658. Heyward, Carter, and Anne Gilson, eds. Revolutionary Forgiveness. Feminist Reflections on Nicaragua. Maryknoll, NY: Orbis Books, 1987.
This is a work by the Amenecida Collective, of thirteen authors. It is a book of liberation theology by North Americans learning from the radical acts of forgiveness of the Nicaraguan people toward their former oppressors and torturers; and it is an attempt to create a theology of life out of one of death. The book deals with the history of U.S.-Nicaraguan relations, the revolution, problems remaining in revolutionary society: including sexism, racism, homophobia, violence and ecclesiatical tensions. Yet these can be overcome by the type of radical forgiveness the authors discuss. Its foundations include a praxis of community, conscientization, the rehabilitation of memory, confessing past faults, repentance, conversion, and solidarity with former victims and victimizers.
659. MacEoin, Gary. Nicaragua. What They Say...What We Saw. Kansas City, MO: Sheed & Ward, 1980.
Not seen.
660. Randall, Margaret. Christians in the Nicaraguan Revolution. Vancouver: New Star, 1983.
The people whom Randall interviews here, intellectual elite, middle class, poor and semi-literate, are for the most part Christians deeply committed to the revolution in Nicaragua. They all embrace what can be loosely described as the “just-revolution” theory, an outgrowth of the just-war theory; and they still maintain that this revolution must be defended by the gun if their work as Christians is to be maintained. Their language is that of the Crusades, of dying “like Christ, to end the injustices that we have in Nicaragua.” They maintain that it is the Gospel that has told them to kill for Christ and the revolution. They emphasize the split between a true church of revolutionaries, who have read and understood the Gospels correctly, and a reactionary hierarchy that continues to distort the words of the Gospel in favor of oligarchs and reactionaries in Nicaragua and in North America.
A true synthesis of Marxism and Christianity can be achieved, they contend. If it cannot, the Nicaraguans interviewed here seem to favor a Christianity that is colored by Marx for the ends of the revolution. Some, in fact, favor a gradual discarding of formal Christianity once either Christian “values” have infused the revolution or once these values prove to be incompatible with it.

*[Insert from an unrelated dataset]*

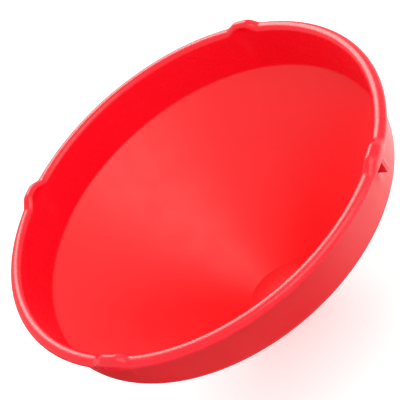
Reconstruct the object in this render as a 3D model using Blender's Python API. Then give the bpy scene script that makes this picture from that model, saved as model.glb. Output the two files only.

In the end these Nicaraguans feel that the revolution can only be led by a small committed elite, that most “peasants” are too passive to lead their own revolution, and that it is up to this enlightened elite to pick who will fight, who will kill, and who will die in defense of the revolution. Nonviolence, in the end, is passivity. “Christ was a guerilla fighter.”
661. Scharper, Philip, and Sally Scharper, eds. The Gospel in Art by the Peasants of Solintiname. Maryknoll, NY: Orbis Books, 1984.
A visual explanation of the meaning and agents of liberation theology. This series of paintings of Gospel scenes, by members of the base community at Solintiname, gives flesh and blood to the words of the theologians and is the concrete manifestation of the theology that the people themselves have created.